There are other stories that have filtered through to us. There was a dying Uhlan who caught a child to his arms and kissed him. One would like to be able to kiss one's own child before one dies, but failing that—well, after all, there is a sort of family likeness between them. The same deep wondering eyes, the same—and then the mist grows deeper. Perhaps after all it was Baby Fritz that he kissed.
And of a Belgian woman. She had seen her two sons killed before her eyes. She tells of that and of other horrors. Among such, of the German lads she had stepped over, their blue eyes quiet in death. The passion and the fear and the hate cleansed out of them.
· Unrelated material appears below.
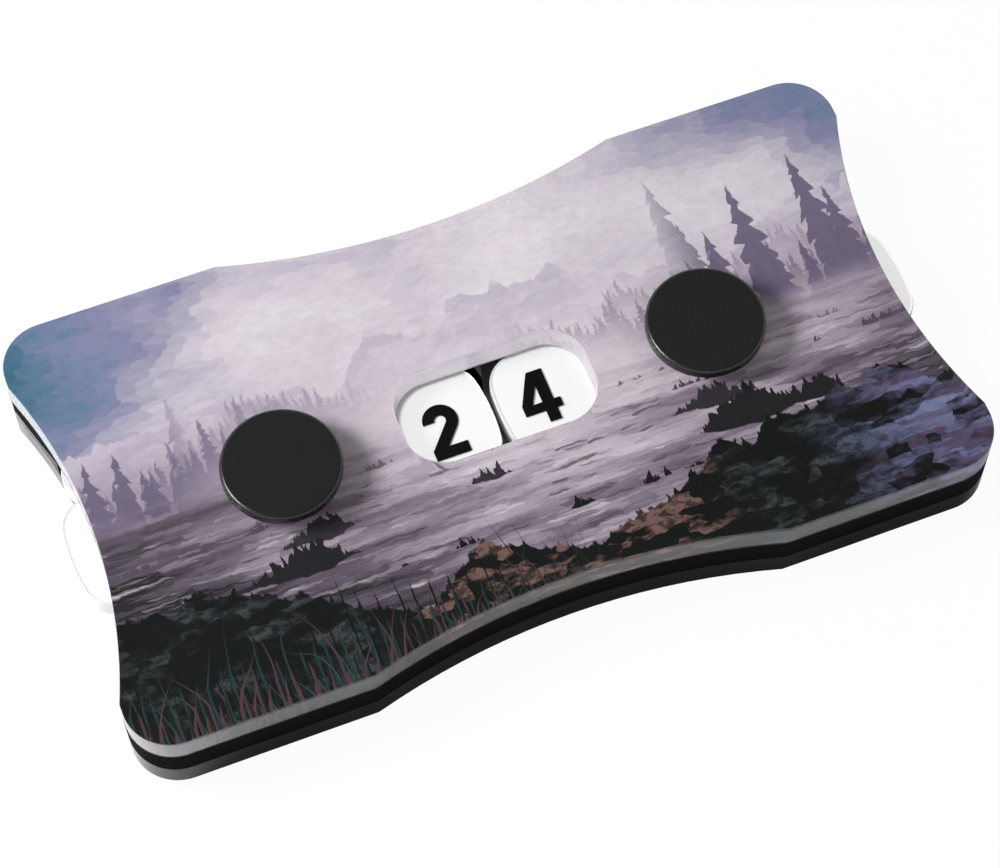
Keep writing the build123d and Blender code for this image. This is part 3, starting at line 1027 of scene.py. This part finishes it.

Just boys with their clothes torn—so like boys.
"They, too, have got mothers, poor lads!" is all she says, thinking of them lying side by side with her own.
When the madness and the folly are over, when the tender green is creeping in and out among the blackened ruins, it will be well for us to think of that dying Uhlan who had to put up with a French baby instead of his own; of that Belgian mother to whom the German youngsters were just "poor lads"—with their clothes torn.
And the savagery and the cruelty and the guiltiness that go to the making of war we will seek to forget.